Author(s): Tyler O'Loughlin
Mentor(s): Vern Hart
Institution UVU
Coherent diffraction imaging (CDI) is a powerful technique for reconstructing phase shifts occurring in biological samples by capturing the interference between scattered light. These diffraction patterns contain spectral information, where shorter wavelengths (higher spatial frequencies) yield images with enhanced spatial resolution, improving detail and accuracy. However, higher spatial frequencies are located further from the central axis, rendering them fainter and more challenging to measure. To address this, our group developed a gyroscopic CDI system featuring a rotating platform driven by stepper motors. This platform positions the sample between a broadband light source and a beam profiler, which are mounted on opposite sides, enabling precise rotation for enhanced data collection. This innovative system maintains normal incidence between scattered light and the detector, enabling accurate measurement of faint short-wavelength signals without compromising resolution. Our reconstruction approach mirrors that of computed tomography (CT) scanning, where individual 2D slices of scattered light data are sequentially reconstructed and combined to form a detailed 3D model.
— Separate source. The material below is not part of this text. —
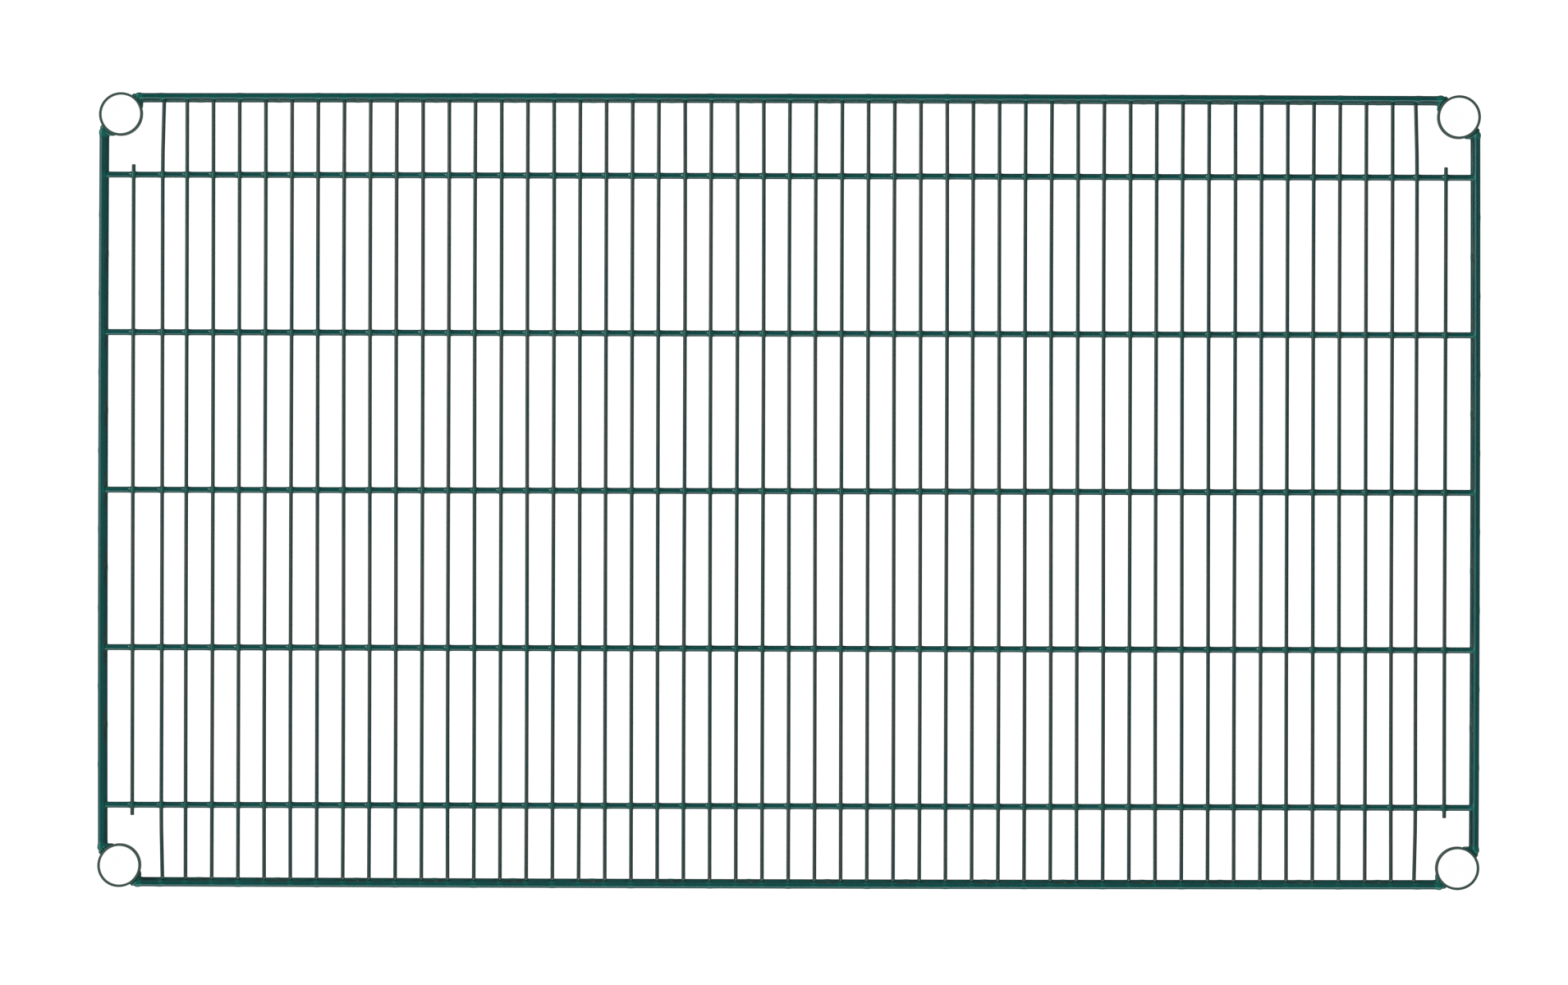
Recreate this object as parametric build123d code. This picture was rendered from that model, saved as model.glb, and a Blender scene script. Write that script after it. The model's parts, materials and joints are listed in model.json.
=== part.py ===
from build123d import *
import os
from math import asin, atan2, cos, hypot, sqrt, tan

# Wire shelf for adjustable post shelving. Four collars slide down over the posts. Truss edges
# of round rod join the collars, five support rods run the long way between the end trusses,
# and close deck wires lie across the support rods.
# Millimetres. Origin: middle of the footprint, on the plane the collars stand on.
# +X runs the long way, +Y to the rear, +Z up.

# Overall size, over the collars
shelf_length = 1059.6
shelf_depth = 609.6

# Post collars: straight bore at the rim, opening slightly towards the foot
collar_diameter = 33.4
collar_height = 36.0
bore_diameter = 29.6
bore_land = 14.0
bore_foot_diameter = 30.8
rim_round = 0.5

# Truss edges: a top rod, a bottom rod set in a little from it, and a snake wire bent to and fro
# between them
truss_rod_diameter = 4.9
rim_above_rods = 1.5
truss_drop = 25.0
truss_lean = 2.2
rod_end_inset = 11.0
snake_bend_radius = 6.0
snake_end_tail = 7.0
snake_crests_long_side = 17
snake_crests_short_side = 8
wires_per_snake_crest = 3

# Deck wires, bent down behind the long top rods, and the short wire across each end
wire_diameter = 2.9
wire_pitch = 20.09
evenly_spaced_wires = 47
outer_wire_offset = 480.8
wire_bend_radius = 3.0
wire_tail_foot = 26.2
end_wire_offset = 503.0
end_wire_overhang = 8.0

# Support rods
support_rod_diameter = 4.7
support_rod_spacing = 120.8
support_rod_count = 5
support_rod_reach = 525.6
support_rod_notch_length = 18.0

# Places worked out from the dimensions above
collar_radius = collar_diameter / 2
truss_rod_radius = truss_rod_diameter / 2
wire_radius = wire_diameter / 2
collar_x = shelf_length / 2 - collar_radius
collar_y = shelf_depth / 2 - collar_radius
top_rod_height = collar_height - rim_above_rods - truss_rod_radius
bottom_rod_height = top_rod_height - truss_drop
top_rod_out = collar_radius - truss_rod_radius
bottom_rod_out = top_rod_out - truss_lean
deck_wire_height = collar_height - rim_above_rods - wire_radius
support_rod_height = deck_wire_height - wire_radius - support_rod_diameter / 2
snake_pitch = wires_per_snake_crest * wire_pitch

# Each edge is modelled along X with its outer side to +Y, then turned about Z into place:
# turn in degrees, half the distance between its collars, distance of its collars from the middle,
# and how many times its snake wire reaches the top rod
edges = {
    "rear": (0, collar_x, collar_y, snake_crests_long_side),
    "left": (90, collar_y, collar_x, snake_crests_short_side),
    "front": (180, collar_x, collar_y, snake_crests_long_side),
    "right": (270, collar_y, collar_x, snake_crests_short_side),
}


def post_collar(x, y):
    # Half section of the ring, turned about the post's axis
    foot_bore = bore_foot_diameter / 2
    land_bore = bore_diameter / 2
    land_foot = collar_height - bore_land
    section = Polyline(
        (foot_bore, 0),
        (collar_radius, 0),
        (collar_radius, collar_height),
        (land_bore, collar_height),
        (land_bore, land_foot),
        close=True,
    )
    face = make_face(Plane.XZ * section)
    rim_corners = face.vertices().sort_by(Axis.Z)[-2:]
    face = fillet(rim_corners, rim_round)
    return Pos(x, y, 0) * revolve(face, Axis.Z)


def truss_rod(half_span, collar_line, out, height):
    # Straight rod whose two ends are hollowed to sit against the walls of the collars
    length = 2 * (half_span - rod_end_inset)
    rod = Pos(0, collar_line + out, height) * Rot(0, 90, 0) * Cylinder(truss_rod_radius, length)
    for side in (-1, 1):
        collar_wall = Cylinder(collar_radius, collar_height)
        rod -= Pos(side * half_span, collar_line, collar_height / 2) * collar_wall
    return rod


def snake_wire(collar_line, crests):
    # Zigzag of straight legs and round bends, in the leaning plane through both rods' axes.
    # Its bends touch the underside of the top rod and the top of the bottom rod.
    axis_distance = hypot(truss_drop, truss_lean)
    reach = axis_distance / 2 - truss_rod_radius - wire_radius
    half_pitch = snake_pitch / 2
    rise = 2 * (reach - snake_bend_radius)
    # Slope of the leg that touches one bend on its outside and the next on its inside
    slope = atan2(rise, half_pitch) + asin(2 * snake_bend_radius / hypot(rise, half_pitch))
    corner = reach - snake_bend_radius + snake_bend_radius / cos(slope)
    corner_to_tail = (corner - reach) / tan(slope)

    last_crest = (crests - 1) / 2 * snake_pitch
    points = [(-last_crest - snake_end_tail, reach), (-last_crest + corner_to_tail, reach)]
    for turn in range(1, 2 * crests - 2):
        along = -last_crest + turn * half_pitch
        height = corner if turn % 2 == 0 else -corner
        points.append((along, height))
    points.append((last_crest - corner_to_tail, reach))
    points.append((last_crest + snake_end_tail, reach))

    middle = Vector(0, collar_line + (top_rod_out + bottom_rod_out) / 2, top_rod_height - truss_drop / 2)
    upwards = Vector(0, truss_lean, truss_drop).normalized()
    truss_plane = Plane(middle, x_dir=(1, 0, 0), z_dir=Vector(1, 0, 0).cross(upwards))
    path = truss_plane * FilletPolyline(*points, radius=snake_bend_radius)
    section = Plane(path @ 0, z_dir=path % 0) * Circle(wire_radius)
    return sweep(section, path=path)


def deck_wire(x):
    # Straight across the shelf, with both ends bent down so that each bend touches the inner
    # side of a long top rod
    bend_height = deck_wire_height - wire_bend_radius
    centre_distance = wire_bend_radius + wire_radius + truss_rod_radius
    bend_inset = sqrt(centre_distance**2 - (top_rod_height - bend_height) ** 2)
    tail_y = collar_y + top_rod_out - bend_inset + wire_bend_radius
    path = Plane.YZ.offset(x) * FilletPolyline(
        (-tail_y, wire_tail_foot),
        (-tail_y, deck_wire_height),
        (tail_y, deck_wire_height),
        (tail_y, wire_tail_foot),
        radius=wire_bend_radius,
    )
    section = Plane(path @ 0, z_dir=path % 0) * Circle(wire_radius)
    return sweep(section, path=path)


def end_wire(x):
    # Short straight wire over the ends of the support rods
    outer_rod_y = (support_rod_count - 1) / 2 * support_rod_spacing
    length = 2 * (outer_rod_y + end_wire_overhang)
    return Pos(x, 0, deck_wire_height) * Rot(90, 0, 0) * Cylinder(wire_radius, length)


def support_rod(y):
    # Straight rod under the deck wires, notched at both ends to fit under the end top rods
    rod = Rot(0, 90, 0) * Cylinder(support_rod_diameter / 2, 2 * support_rod_reach)
    rod = Pos(0, y, support_rod_height) * rod
    for side in (-1, 1):
        notch = Rot(90, 0, 0) * Cylinder(truss_rod_radius, support_rod_notch_length)
        rod -= Pos(side * (collar_x + top_rod_out), y, top_rod_height) * notch
    return rod


def deck_wire_offsets():
    # From the left outer wire to the right outer wire
    middle_index = (evenly_spaced_wires - 1) // 2
    offsets = [(index - middle_index) * wire_pitch for index in range(evenly_spaced_wires)]
    return [-outer_wire_offset] + offsets + [outer_wire_offset]


def build_shelf():
    # Every node's name and its list of separate solids
    nodes = {}
    for end, x in (("left", -collar_x), ("right", collar_x)):
        for side, y in (("front", -collar_y), ("rear", collar_y)):
            nodes[f"{side}_{end}_collar"] = [post_collar(x, y)]

    for name, (turn, half_span, collar_line, crests) in edges.items():
        into_place = Rot(0, 0, turn)
        top_rod = truss_rod(half_span, collar_line, top_rod_out, top_rod_height)
        bottom_rod = truss_rod(half_span, collar_line, bottom_rod_out, bottom_rod_height)
        nodes[f"{name}_top_rod"] = [into_place * top_rod]
        nodes[f"{name}_bottom_rod"] = [into_place * bottom_rod]
        nodes[f"{name}_snake_wire"] = [into_place * snake_wire(collar_line, crests)]

    for index in range(support_rod_count):
        y = (index - (support_rod_count - 1) / 2) * support_rod_spacing
        nodes[f"support_rod_{index + 1}"] = [support_rod(y)]

    # The deck wires go in neighbouring pairs, counted from the left, with the middle one alone
    offsets = deck_wire_offsets()
    middle = len(offsets) // 2
    first_of_pairs = list(range(0, middle, 2)) + list(range(middle + 1, len(offsets), 2))
    for number, first in enumerate(first_of_pairs, start=1):
        pair = [deck_wire(offsets[first]), deck_wire(offsets[first + 1])]
        nodes[f"deck_wires_{number:02d}"] = pair
    nodes["deck_wire_middle"] = [deck_wire(offsets[middle])]

    nodes["end_wire_left"] = [end_wire(-end_wire_offset)]
    nodes["end_wire_right"] = [end_wire(end_wire_offset)]
    return nodes


os.makedirs("parts", exist_ok=True)
for node_name, solids in build_shelf().items():
    shape = solids[0] if len(solids) == 1 else Compound(children=solids)
    export_step(shape, f"parts/{node_name}.step")
    print(node_name, "solids:", len(shape.solids()), "volume:", round(shape.volume, 1))
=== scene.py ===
import json
import math

import bpy
import numpy as np
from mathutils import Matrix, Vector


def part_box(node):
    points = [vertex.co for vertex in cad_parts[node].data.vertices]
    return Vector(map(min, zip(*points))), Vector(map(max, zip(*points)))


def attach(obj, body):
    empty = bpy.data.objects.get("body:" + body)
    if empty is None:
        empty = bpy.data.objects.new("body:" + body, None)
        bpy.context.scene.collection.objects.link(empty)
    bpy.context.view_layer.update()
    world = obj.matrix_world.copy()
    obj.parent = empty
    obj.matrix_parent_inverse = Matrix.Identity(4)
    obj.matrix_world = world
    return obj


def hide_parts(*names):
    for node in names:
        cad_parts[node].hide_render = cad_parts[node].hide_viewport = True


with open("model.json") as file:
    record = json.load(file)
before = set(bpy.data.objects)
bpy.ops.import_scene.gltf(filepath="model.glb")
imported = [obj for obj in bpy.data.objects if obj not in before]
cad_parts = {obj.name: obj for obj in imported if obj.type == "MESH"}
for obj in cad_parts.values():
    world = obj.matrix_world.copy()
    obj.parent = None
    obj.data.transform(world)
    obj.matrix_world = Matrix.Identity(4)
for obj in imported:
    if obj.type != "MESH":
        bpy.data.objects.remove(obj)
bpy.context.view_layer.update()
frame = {"nodes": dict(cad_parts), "record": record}
mm = 0.001
body = "root"            # nothing moves: every piece rides on the one body
print("frame loaded, nodes:", len(frame["nodes"]))


# Places and thicknesses, all read from the frame

def middleOf(node):
    low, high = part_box(node)
    return (low + high) / 2


def spanOf(node, axis):
    low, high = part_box(node)
    return high[axis] - low[axis]


topRodHeight = middleOf("rear_top_rod").z
bottomRodHeight = middleOf("rear_bottom_rod").z
longTopLine = middleOf("rear_top_rod").y
longBottomLine = middleOf("rear_bottom_rod").y
sideTopLine = middleOf("right_top_rod").x
sideBottomLine = middleOf("right_bottom_rod").x
collarMiddle = middleOf("rear_right_collar")
collarRadius = spanOf("rear_right_collar", 0) / 2
wireRadius = spanOf("deck_wire_middle", 0) / 2
trussRadius = spanOf("rear_top_rod", 2) / 2
supportRadius = spanOf("support_rod_3", 1) / 2
collarNames = sorted(name for name in frame["nodes"] if name.endswith("_collar"))
supportRodNames = sorted(name for name in frame["nodes"] if name.startswith("support_rod"))
supportRodLines = [middleOf(name).y for name in supportRodNames]
deckNodeNames = sorted(name for name in frame["nodes"] if name.startswith("deck_wire"))
endWireNames = ("end_wire_left", "end_wire_right")


# Shader graphs

class Signal:
    # A socket that can be used in sums; each sum adds one Math node to the socket's graph
    def __init__(self, graph, socket):
        self.graph = graph
        self.socket = socket

    def math(self, operation, first, second):
        return self.graph.add("ShaderNodeMath", {"operation": operation}, {0: first, 1: second})

    def __add__(self, other):
        return self.math("ADD", self, other)

    def __radd__(self, other):
        return self.math("ADD", other, self)

    def __sub__(self, other):
        return self.math("SUBTRACT", self, other)

    def __rsub__(self, other):
        return self.math("SUBTRACT", other, self)

    def __mul__(self, other):
        return self.math("MULTIPLY", self, other)

    def __rmul__(self, other):
        return self.math("MULTIPLY", other, self)


class Graph:
    # One node tree, and the one method that puts nodes into it
    def __init__(self, tree):
        self.tree = tree
        self.tree.nodes.clear()

    def add(self, kind, settings, inputs, output=0):
        node = self.tree.nodes.new(kind)
        for key, value in settings.items():
            setattr(node, key, value)
        for key, value in inputs.items():
            if isinstance(value, Signal):
                self.tree.links.new(value.socket, node.inputs[key])
            else:
                node.inputs[key].default_value = value
        return Signal(self, node.outputs[output]) if node.outputs else node

    def noise(self, place, pattern):
        inputs = {"Vector": place, "Scale": pattern["scale"], "Detail": pattern["detail"],
                  "Roughness": pattern["roughness"]}
        return self.add("ShaderNodeTexNoise", {}, inputs)

    def spread(self, signal, low, high, toLow=0.0, toHigh=1.0):
        # Straight-line rescaling of low..high, held inside the new range
        values = {0: signal, 1: low, 2: high, 3: toLow, 4: toHigh}
        return self.add("ShaderNodeMapRange", {"clamp": True}, values)

    def mix(self, share, first, second):
        # Sockets 0, 6 and 7 are the share and the two colours of a colour Mix
        return self.add("ShaderNodeMix", {"data_type": "RGBA"}, {0: share, 6: first, 7: second}, 2)


# Epoxy coat over steel: two broad greens that drift into each other, cloudy mottling a few
# millimetres wide, a fine orange peel, and a fuller, smoother, greener coat on the welds.
# The coats differ in colour and gloss, and share the grain below them.
coats = {
    "frameCoat": {
        "roughness": 0.22, "peel": 0.035,
        "deep": (0.0002, 0.056, 0.051, 1), "light": (0.001, 0.072, 0.066, 1),
        "weld": (0.002, 0.105, 0.082, 1),
    },
    "deckCoat": {
        "roughness": 0.27, "peel": 0.025,
        "deep": (0.010, 0.044, 0.040, 1), "light": (0.036, 0.050, 0.046, 1),
        "weld": (0.001, 0.085, 0.066, 1),
    },
    "collarCoat": {
        "roughness": 0.20, "peel": 0.05,
        "deep": (0.034, 0.070, 0.062, 1), "light": (0.052, 0.080, 0.071, 1),
        "weld": (0.002, 0.105, 0.082, 1),
    },
}
grain = {
    "drift": {"scale": 14.0, "detail": 3.0, "roughness": 0.5, "low": 0.36, "high": 0.64, "share": 0.86},
    "mottle": {"scale": 320.0, "detail": 4.0, "roughness": 0.6, "low": 0.3, "high": 0.7, "share": 0.14},
    "peel": {"scale": 1500.0, "detail": 2.0, "roughness": 0.45, "share": 0.6},
    "runs": {"scale": 240.0, "detail": 2.0, "roughness": 0.5, "share": 0.4},
    "depth": 0.3 * mm, "mottledGloss": 0.10, "weldGloss": 0.12, "ior": 1.38,
}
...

This slice-based methodology enhances spatial accuracy and reduces noise and artifacts, providing a more precise volumetric representation of complex samples. However, the unique data collection geometry necessitates a tailored reconstruction algorithm. Thus, we propose modifying the 'filtered back projection' (FBP) algorithm to accommodate the slice-based gyroscopic CDI system. The adaptation involves calibrating for rotational and geometric variations, ensuring seamless integration of 2D slices into a coherent 3D model. This methodology lays a foundation for high-resolution 3D imaging of biological samples, with potential applications in cellular imaging, tissue analysis, and advanced medical diagnostics.